Select all lines in the records that include "pose".

▶ **AVAILABLE DATA**:
-- -- --

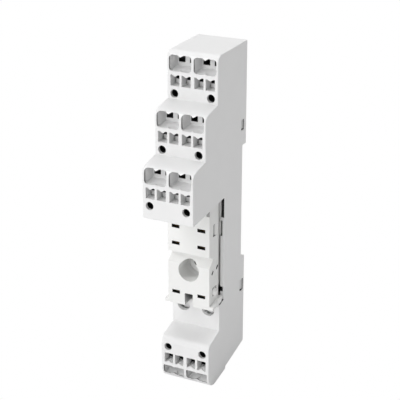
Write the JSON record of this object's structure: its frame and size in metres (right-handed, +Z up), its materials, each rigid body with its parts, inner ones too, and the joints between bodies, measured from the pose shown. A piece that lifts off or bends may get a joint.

-- -- --

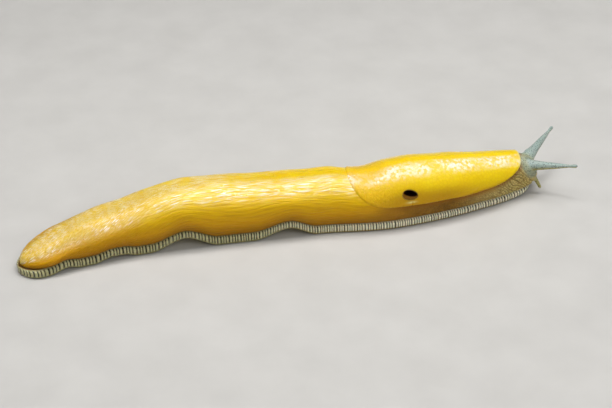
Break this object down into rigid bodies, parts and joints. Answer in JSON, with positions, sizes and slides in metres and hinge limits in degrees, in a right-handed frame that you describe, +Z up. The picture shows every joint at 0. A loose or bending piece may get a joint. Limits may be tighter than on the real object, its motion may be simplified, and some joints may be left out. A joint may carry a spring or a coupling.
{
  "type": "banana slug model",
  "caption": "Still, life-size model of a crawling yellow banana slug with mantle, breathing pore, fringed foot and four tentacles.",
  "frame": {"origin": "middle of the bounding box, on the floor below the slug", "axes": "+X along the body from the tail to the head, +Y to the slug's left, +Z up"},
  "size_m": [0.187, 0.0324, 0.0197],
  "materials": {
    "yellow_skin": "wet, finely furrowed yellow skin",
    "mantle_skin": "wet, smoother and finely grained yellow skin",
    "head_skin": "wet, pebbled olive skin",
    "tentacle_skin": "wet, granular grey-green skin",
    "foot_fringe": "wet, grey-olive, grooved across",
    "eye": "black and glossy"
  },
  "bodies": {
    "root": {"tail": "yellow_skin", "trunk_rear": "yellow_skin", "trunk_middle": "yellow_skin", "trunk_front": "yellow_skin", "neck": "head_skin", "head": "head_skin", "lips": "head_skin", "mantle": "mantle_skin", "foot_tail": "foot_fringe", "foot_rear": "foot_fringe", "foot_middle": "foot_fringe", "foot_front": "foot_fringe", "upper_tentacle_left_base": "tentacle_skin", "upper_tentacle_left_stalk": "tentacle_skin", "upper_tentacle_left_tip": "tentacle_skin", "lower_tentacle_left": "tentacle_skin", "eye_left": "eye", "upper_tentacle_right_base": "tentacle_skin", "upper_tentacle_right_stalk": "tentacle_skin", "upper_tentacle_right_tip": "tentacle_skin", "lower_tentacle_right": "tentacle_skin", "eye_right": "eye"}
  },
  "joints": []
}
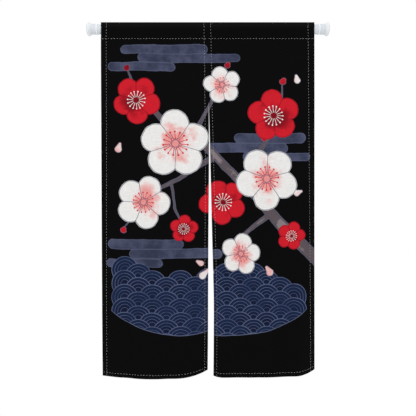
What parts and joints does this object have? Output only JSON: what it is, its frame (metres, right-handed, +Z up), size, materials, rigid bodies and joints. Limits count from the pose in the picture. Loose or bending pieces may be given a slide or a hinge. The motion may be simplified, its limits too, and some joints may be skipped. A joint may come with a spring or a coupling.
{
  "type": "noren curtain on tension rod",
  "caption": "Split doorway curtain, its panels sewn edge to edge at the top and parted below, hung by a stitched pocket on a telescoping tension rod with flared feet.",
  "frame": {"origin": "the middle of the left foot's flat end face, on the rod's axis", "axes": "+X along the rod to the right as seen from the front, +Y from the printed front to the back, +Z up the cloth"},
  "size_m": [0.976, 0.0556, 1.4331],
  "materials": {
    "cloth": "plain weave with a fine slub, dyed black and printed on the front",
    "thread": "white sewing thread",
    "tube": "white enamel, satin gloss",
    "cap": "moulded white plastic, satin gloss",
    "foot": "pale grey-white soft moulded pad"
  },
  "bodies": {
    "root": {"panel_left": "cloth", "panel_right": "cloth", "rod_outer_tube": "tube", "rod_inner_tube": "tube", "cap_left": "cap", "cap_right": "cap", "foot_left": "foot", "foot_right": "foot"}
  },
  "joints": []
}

-- -- --

▶ **ANSWER TO THIS EXERCISE**:
Write the JSON record of this object's structure: its frame and size in metres (right-handed, +Z up), its materials, each rigid body with its parts, inner ones too, and the joints between bodies, measured from the pose shown. A piece that lifts off or bends may get a joint.
What parts and joints does this object have? Output only JSON: what it is, its frame (metres, right-handed, +Z up), size, materials, rigid bodies and joints. Limits count from the pose in the picture. Loose or bending pieces may be given a slide or a hinge. The motion may be simplified, its limits too, and some joints may be skipped. A joint may come with a spring or a coupling.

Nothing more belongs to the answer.